Since I need it for one of my projects, I'm willing to implement it, but I noticed some problems and I'd like to hear what you have to say about them.

We need to apply the same whitening matrix and mean computed on the train set to the test set.

When doing minibatches, we just compute them on one batch of the train dataset and then use them for every other batch or do I compute different means and matrices for each minibatch? In this case, which do we use on the test set?
We need to save the matrix somewhere to reuse it on the test set. My solution would be to do something like:

class ZCA(object):

    def __init__(self, mean=None, P=None):
        self.mean = mean
        self.P = P

    def __call__(self, tensor):
        if not self.mean:
            #compute mean
        if not self.P:
            #compute P
        # compute whitened samples
        return tensor

This works in the case we just compute mean and P on the first minibatch. Also, P and mean of the train set would be accessible for use on the test set through the parameters, provided that the training set has already been preprocessed.

Finally: what if the last minibatch has a different size? Also, the last minibatch of the train and test set could have different size...

enhancement help wanted

Source

iacolippo

Most helpful comment

Hi @iacolippo

When doing PCA/ZCA whitening you will have your training set of shape X = [N x D] (N = number of samples and D = flattened image (channels * rows * cols))

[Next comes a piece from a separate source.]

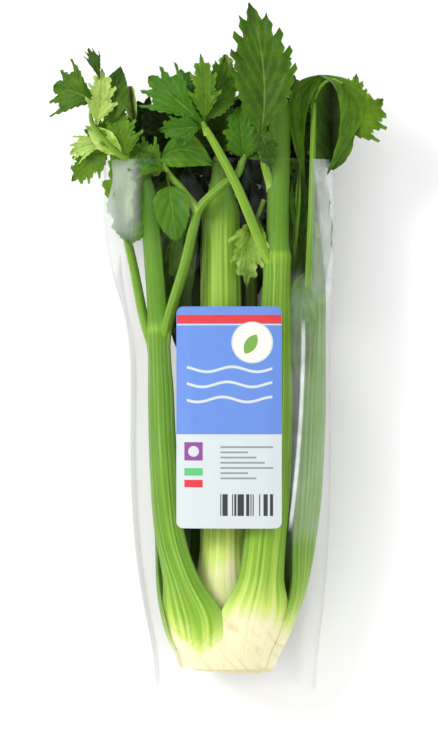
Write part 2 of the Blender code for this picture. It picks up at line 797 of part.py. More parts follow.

You can then compute the data covariance matrix by doing np.dot(X.T, X) which will be of shape [D x D], you can then perform SVD on this matrix and use the eigen basis for whitening your input which will also be of shape [D x D] (i.e. it is not constrained to be the same size as your batch / training set).

Also: don't forget to zero-center your data first.

For more reading you can check out the cs231n course section on whitening.

Note: the torchvision transforms operate on one image at a time (not on a batch), so you can whiten a single image using this whitening matrix and a mean vector in the transform and it will be applied to batches automatically by the data loader.

If you end up implementing this, please send a PR :)

alykhantejani on 16 Sep 2017

👍3

All 4 comments